Mr Ó Cuirreáin also said that “notwithstanding those within the State sector who support the language, there are stronger and more widespread forces in place that have little or no concern for the future of our national language”.
Mr Ó Cuirreáin said that the State was not providing services through Irish in Gaeltacht areas “without terms and conditions”. As a result, the State was effectively saying to Gaeltacht people: “Speak Irish among yourselves, but don’t speak it to us!”
He believed this lack of language rights was creating uncertainty and that “the support required for the Irish language within this country’s public service should not and could not be viewed as an optional extra. Language rights are permanent rights; they are not concessions or privileges granted at times of prosperity.”
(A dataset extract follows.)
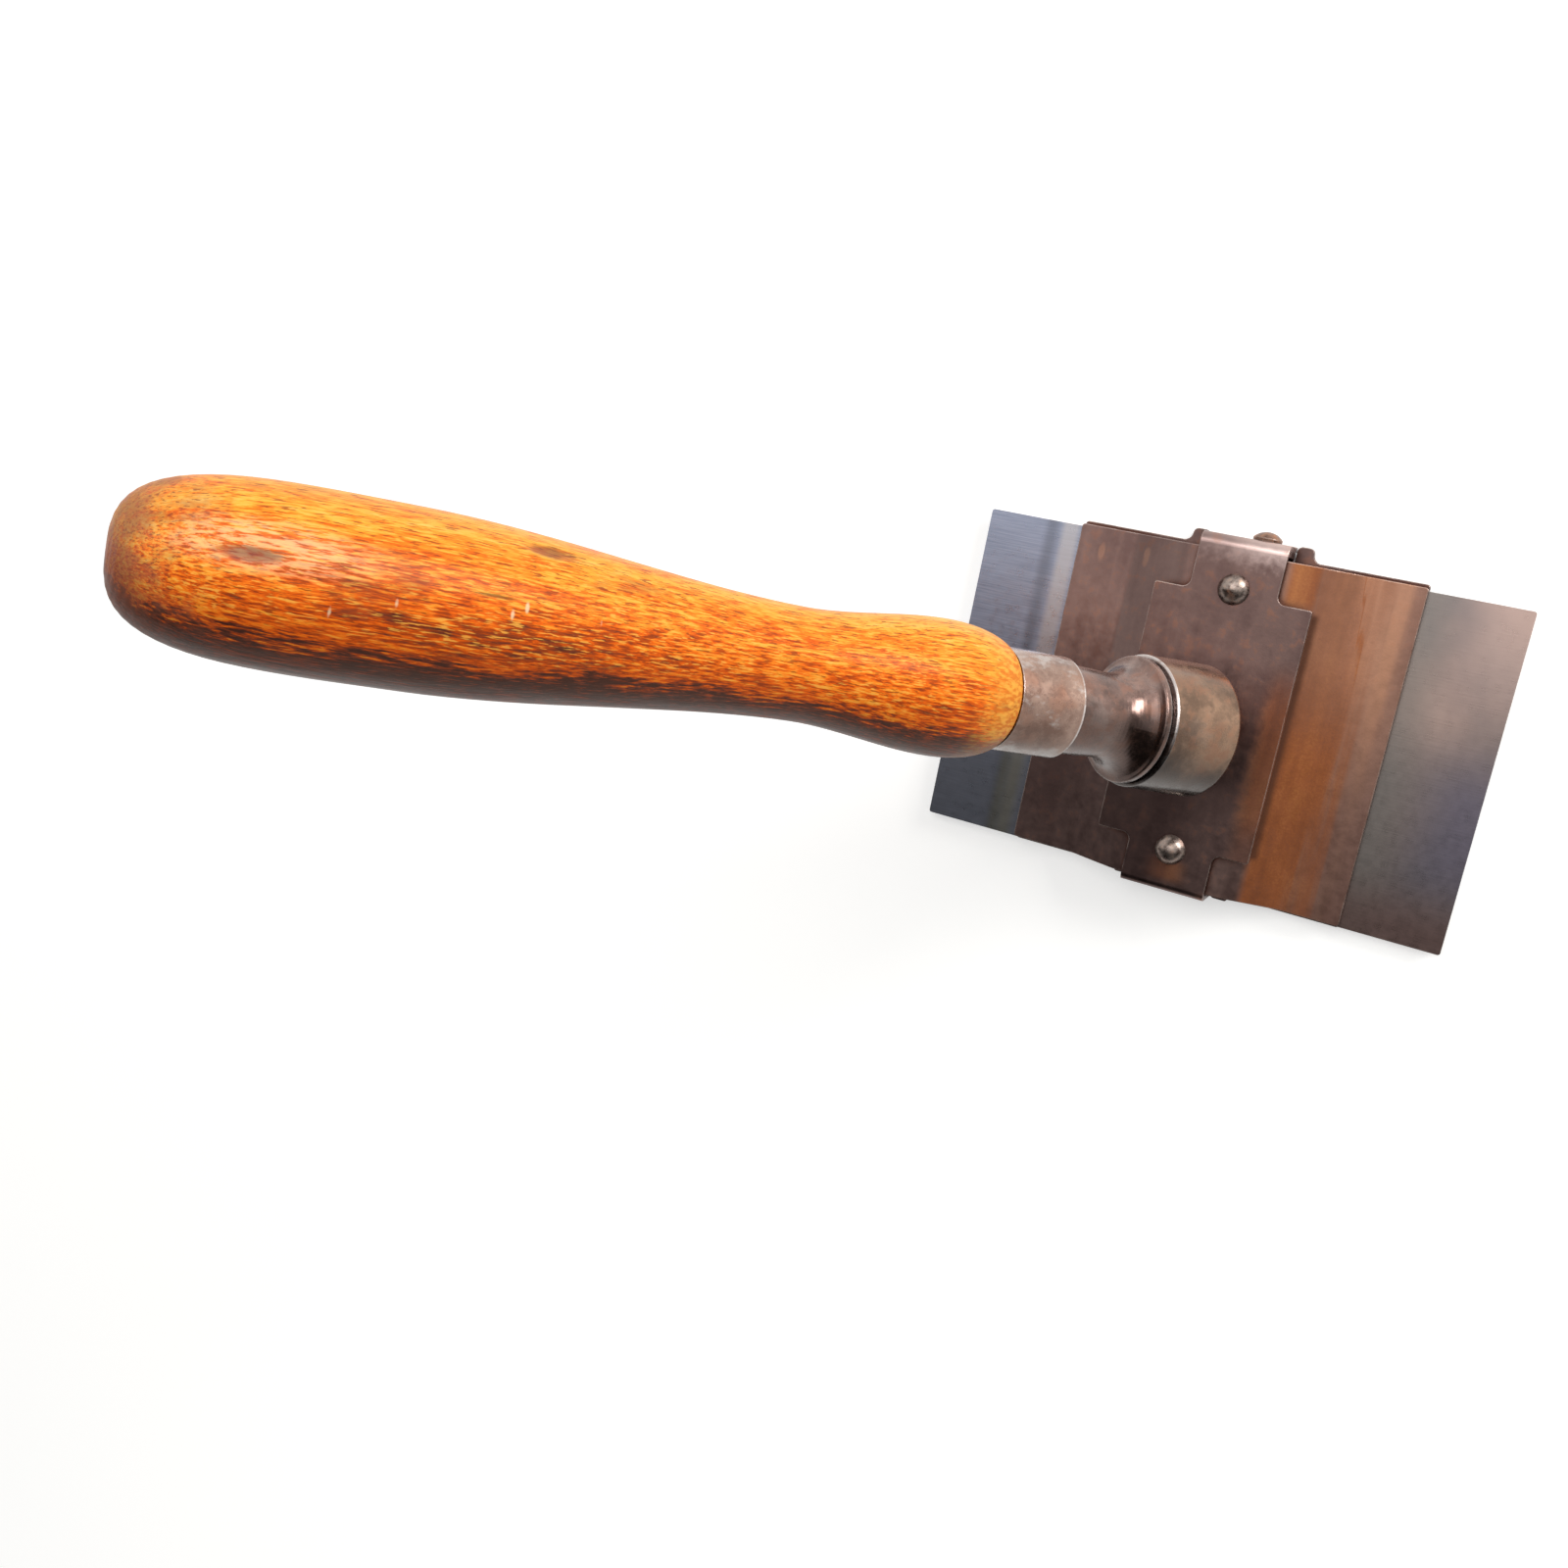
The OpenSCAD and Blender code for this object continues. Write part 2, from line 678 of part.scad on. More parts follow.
module handle() {
    tenon_r = ferrule_in_r - ferrule_fit;
    hole = tang_side + 2 * tang_fit;
    color(wood_amber)
    on_handle() difference() {
        translate([0, 0, wood_at]) rotate_extrude() polygon(concat(
            [[0, stem_back - wood_at], [tenon_r, stem_back - wood_at],
             [tenon_r, 0]],
            wood_outline()));
        translate([-hole / 2, -hole / 2, stem_back - over])
            cube([hole, hole, tang_l + 2 * over]);
    }
}

// ------------------------------------------------------------- assembly

blade();
lower_jaw();
upper_jaw();
bridge_plate();
bridge_rivet(1);  // bridge_rivet_1
bridge_rivet(-1);  // bridge_rivet_2
clamp_screw();
ball_stud();
stud_burr();
socket_cap();
seat_ring();
socket_stem();
ferrule();
handle();
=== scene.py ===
"""Looks of the cabinet scraper: materials, a worn wooden handle, floor, light and camera."""

import math

import bpy
from mathutils import Euler, Matrix, Vector, noise

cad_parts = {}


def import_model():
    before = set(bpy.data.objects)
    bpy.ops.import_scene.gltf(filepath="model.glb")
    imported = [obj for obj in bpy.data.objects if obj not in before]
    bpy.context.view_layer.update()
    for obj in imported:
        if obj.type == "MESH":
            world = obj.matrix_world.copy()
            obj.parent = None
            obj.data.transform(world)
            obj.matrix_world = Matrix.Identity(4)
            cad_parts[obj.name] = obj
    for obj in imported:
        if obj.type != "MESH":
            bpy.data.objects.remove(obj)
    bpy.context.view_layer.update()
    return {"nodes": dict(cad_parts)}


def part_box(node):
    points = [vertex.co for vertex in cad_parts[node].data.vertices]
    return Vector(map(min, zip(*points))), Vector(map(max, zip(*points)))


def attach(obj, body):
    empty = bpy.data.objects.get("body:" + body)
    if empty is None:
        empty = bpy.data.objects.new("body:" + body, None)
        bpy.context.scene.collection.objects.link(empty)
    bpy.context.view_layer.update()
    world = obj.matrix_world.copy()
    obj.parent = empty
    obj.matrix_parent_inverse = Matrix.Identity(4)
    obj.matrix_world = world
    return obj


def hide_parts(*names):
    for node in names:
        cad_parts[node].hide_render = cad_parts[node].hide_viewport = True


MM = 0.001

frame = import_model()

# The handle's own axes start at the ball's centre: front points up from the side that is
# uppermost as it leans, side towards +Y, and along towards the butt.
BALL = Vector((0, 0, 27.7)) * MM
HANDLE_TILT = math.radians(37.8)
HANDLE_SWING = math.radians(3.3)
HANDLE_TURN = Euler((0, -HANDLE_TILT, -HANDLE_SWING)).to_matrix()
WOOD_AT = 40.2 * MM
WOOD_END = 175.7 * MM


def mm(*values):
    """Millimetres, given in metres."""
    return tuple(value * MM for value in values)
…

As a native speaker from the Donegal Gaeltacht, he cared about the future of the language and its traditional home but it did not appear to him that any “significant actions or worthwhile, practical steps have been taken on the ground to address the scale of the language emergency in the Gaeltacht…”.
The Government’s Gaeltacht Act had been enacted but had not been greeted with any great joy amongst those it was aimed at. The Act had changed the structure of the development body, Údarás na Gaeltachta, and had “placed liability for language planning on Gaeltacht communities who never sought that responsibility.
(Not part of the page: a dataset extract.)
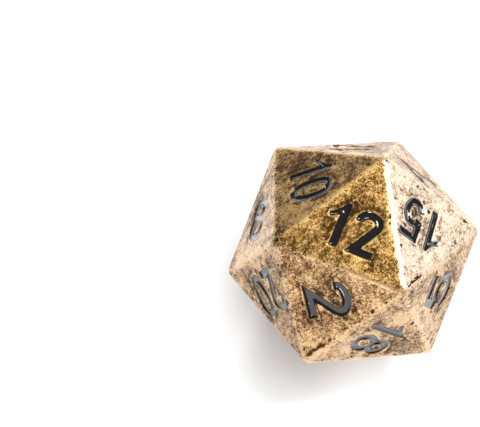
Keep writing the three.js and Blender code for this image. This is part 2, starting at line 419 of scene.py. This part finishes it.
def painted_shade_sheen(heights):
    """Each vertex's painted shade (negative for painted sheen), from its face's, running together
    over the edges, and lowered far along the edge that gets a painted highlight.
    """
    share = np.exp((heights - heights.max(axis=1)[:, None]) / SHADE_SHEEN_BLEND_MM)
    share /= share.sum(1)[:, None]
    amount = np.zeros(len(NORMALS))
    for towards, value in PAINTED_FACE_SHADE_SHEEN:
        amount[face_towards(towards)] = value
    # Along the edge between these two faces a painted highlight, which drives the value far below
    # zero.
    first, second = (face_towards(towards) for towards in HIGHLIGHT_EDGE)
    gap = 2 * INRADIUS_MM - heights[:, first] - heights[:, second]
    return share @ amount - HIGHLIGHT_EDGE_AMOUNT * np.exp(-((gap / HIGHLIGHT_EDGE_REACH_MM) ** 2))


def rough_casting(outlines):
    """The CAD body remeshed finely, with sloped recess walls and the unevenness of a casting."""
    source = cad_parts["die_body"].data.copy()
    source.transform(((1 / MM, 0, 0, 0), (0, 1 / MM, 0, 0), (0, 0, 1 / MM, 0), (0, 0, 0, 1)))
    welded = bmesh.new()
    welded.from_mesh(source)
    bmesh.ops.remove_doubles(welded, verts=welded.verts, dist=1e-4)
    welded.to_mesh(source)
    welded.free()
    fine = with_modifiers(
        "rough_casting",
        source,
        ("REMESH", {"mode": "VOXEL", "voxel_size": VOXEL_MM}),
        ("SMOOTH", {"factor": 0.5, "iterations": SOFTEN_STEPS}),
    )
    points = np.empty(len(fine.vertices) * 3)
    fine.vertices.foreach_get("co", points)
    points = sloped_walls(points.reshape(-1, 3), outlines)
    fine.vertices.foreach_set("co", (wobble(points) * MM).ravel())
    triangles = sum(len(polygon.vertices) - 2 for polygon in fine.polygons)
    share = min(1, BODY_TRIANGLES / triangles)
    return with_modifiers("casting", fine, ("DECIMATE", {"ratio": share}))


def surface_facts(mesh, points, outlines):
    """Store what the shader reads at every vertex, and return the depth of its hollow."""
    heights = (points - CENTRE_MM) @ NORMALS.T
    # Painted shade and sheen at every vertex, for the shader.
    float_attribute(mesh, "painted_shade_sheen", painted_shade_sheen(heights))
    heights.sort(axis=1)
    edge = (heights[:, -1] - heights[:, -2]) / math.sin(FACE_ANGLE)
    float_attribute(mesh, "edge_mm", edge)
    float_attribute(mesh, "recess_mm", nearest_outline(points, outlines)[1])
    hollow = hollows(points, edge)
    float_attribute(mesh, "hollow_mm", hollow)
    return hollow


def casting(outlines):
    """The die's metal, as one fine mesh with soft recess lips and hollows pressed in."""
    mesh = rough_casting(outlines)
    points, _ = mesh_arrays(mesh)
    hollow = surface_facts(mesh, points, outlines)
    outward = points - CENTRE_MM
    outward /= np.linalg.norm(outward, axis=1)[:, None]
    mesh.vertices.foreach_set("co", ((points - outward * hollow[:, None]) * MM).ravel())
    mesh.polygons.foreach_set("use_smooth", [True] * len(mesh.polygons))
    mesh.name = "die_casting"
    mesh.materials.clear()
    mesh.materials.append(METAL)
    piece = new_object("die_casting", mesh)
    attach(piece, "root")
    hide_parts("die_body")


def point_tree(points):
    tree = KDTree(len(points))
    for index, point in enumerate(points):
        tree.insert(point, index)
    tree.balance()
    return tree


def hollows(points, edge):
    """Depth of casting pits and of the creases beside two edges, at every vertex."""
    tree = point_tree(points)
    depth = np.zeros(len(points))
    dice = random.Random(SEED)
    inner, outer = PIT_BAND_MM
    anywhere = np.arange(len(points))
    beside_edge = np.flatnonzero((edge > inner) & (edge < outer))
    marks = []
    for count in range(PIT_COUNT):
        choices = beside_edge if count % 2 else anywhere
        where = choices[dice.randrange(len(choices))]
        marks.append((points[where], dice.uniform(*PIT_RADIUS_MM), dice.uniform(*PIT_DEPTH_MM)))
    for start, end, inset, run in CREASES:
        marks += crease_marks(corner(start), corner(end), inset, run, dice)
    for place, radius, deep in marks:
        for _, index, gap in tree.find_range(place, radius):
            depth[index] = max(depth[index], deep * (1 - (gap / radius) ** 2) ** 2)
    return depth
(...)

“Economic planning would not be left to such local communities, nor would they be given responsibility to decide locally on matters concern housing, roads or the environment. But when it comes to the language, well, that’s another story!”
The committee is to consider seeking the presence of the Minister of State and senior civil servants at the next sitting to address failings in the provision of State services to Irish speakers.